### Exercise aim
Quote all entries in full, exactly.

### Given entries
((

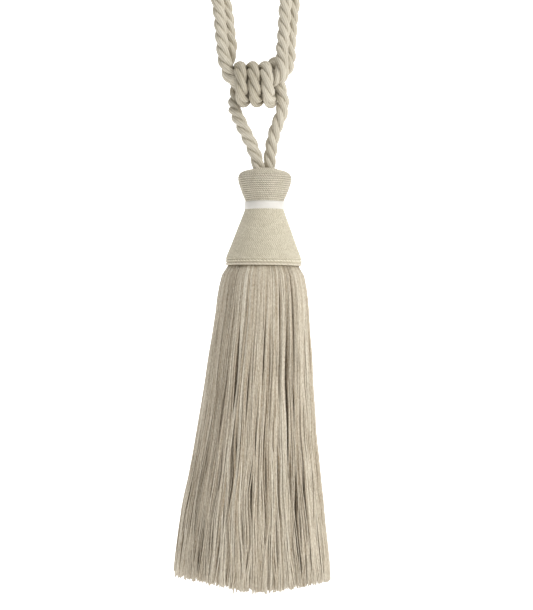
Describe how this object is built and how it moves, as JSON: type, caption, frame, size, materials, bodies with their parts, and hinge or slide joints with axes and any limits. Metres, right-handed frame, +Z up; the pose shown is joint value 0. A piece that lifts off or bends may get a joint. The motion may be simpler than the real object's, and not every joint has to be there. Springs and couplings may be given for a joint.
{
  "type": "curtain tieback tassel",
  "caption": "Curtain tieback tassel: twisted rope loop, wrapped rope knot, corded bell-shaped head with a satin band, and a long flared yarn skirt.",
  "frame": {"origin": "inner top of the cord loop, where a hook holds it", "axes": "+Z up along the hanging tassel, -Y towards the front of the knot, +X to the viewer's right"},
  "size_m": [0.1039, 0.1041, 0.4276],
  "materials": {
    "cord_yarn": "champagne three-strand twisted rope, soft sheen",
    "head_yarn": "champagne yarn wound in level turns",
    "band_satin": "ivory satin ribbon",
    "skirt_yarn": "taupe-beige fine lustrous yarn"
  },
  "bodies": {
    "root": {"embrace_cord": "cord_yarn", "hanging_cord": "cord_yarn", "head_cup": "head_yarn", "neck_band": "band_satin", "head_cone": "head_yarn", "rim_cord": "head_yarn", "tassel_skirt": "skirt_yarn"}
  },
  "joints": []
}
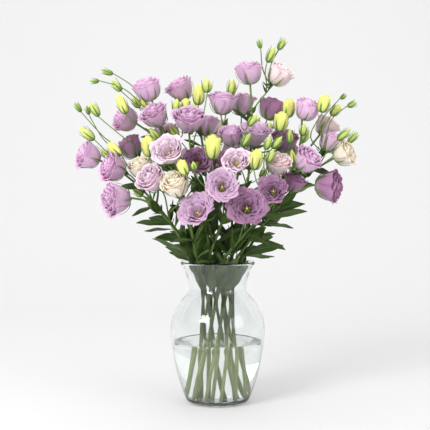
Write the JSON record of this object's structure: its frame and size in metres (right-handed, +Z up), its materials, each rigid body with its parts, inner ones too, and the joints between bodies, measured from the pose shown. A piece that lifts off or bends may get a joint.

))

### Correct response
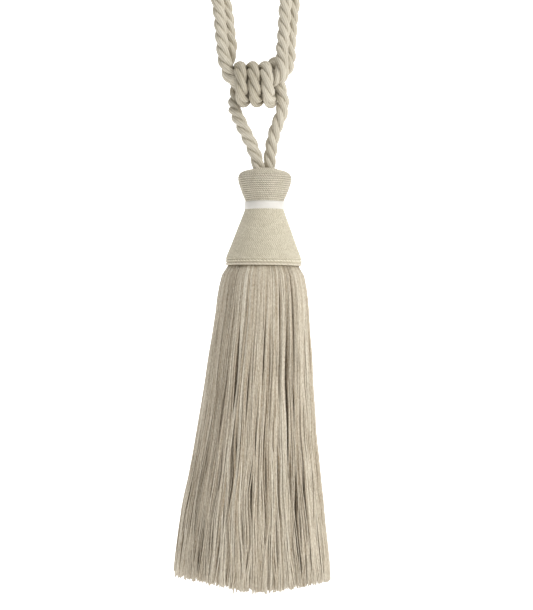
Describe how this object is built and how it moves, as JSON: type, caption, frame, size, materials, bodies with their parts, and hinge or slide joints with axes and any limits. Metres, right-handed frame, +Z up; the pose shown is joint value 0. A piece that lifts off or bends may get a joint. The motion may be simpler than the real object's, and not every joint has to be there. Springs and couplings may be given for a joint.
{
  "type": "curtain tieback tassel",
  "caption": "Curtain tieback tassel: twisted rope loop, wrapped rope knot, corded bell-shaped head with a satin band, and a long flared yarn skirt.",
  "frame": {"origin": "inner top of the cord loop, where a hook holds it", "axes": "+Z up along the hanging tassel, -Y towards the front of the knot, +X to the viewer's right"},
  "size_m": [0.1039, 0.1041, 0.4276],
  "materials": {
    "cord_yarn": "champagne three-strand twisted rope, soft sheen",
    "head_yarn": "champagne yarn wound in level turns",
    "band_satin": "ivory satin ribbon",
    "skirt_yarn": "taupe-beige fine lustrous yarn"
  },
  "bodies": {
    "root": {"embrace_cord": "cord_yarn", "hanging_cord": "cord_yarn", "head_cup": "head_yarn", "neck_band": "band_satin", "head_cone": "head_yarn", "rim_cord": "head_yarn", "tassel_skirt": "skirt_yarn"}
  },
  "joints": []
}
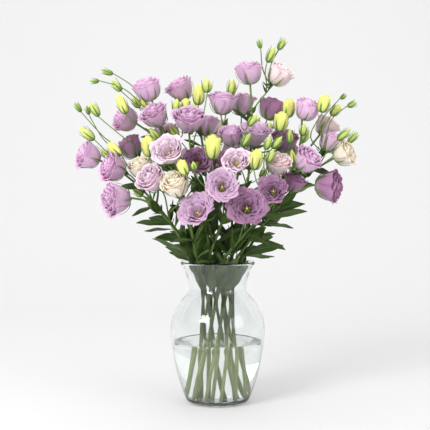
Write the JSON record of this object's structure: its frame and size in metres (right-handed, +Z up), its materials, each rigid body with its parts, inner ones too, and the joints between bodies, measured from the pose shown. A piece that lifts off or bends may get a joint.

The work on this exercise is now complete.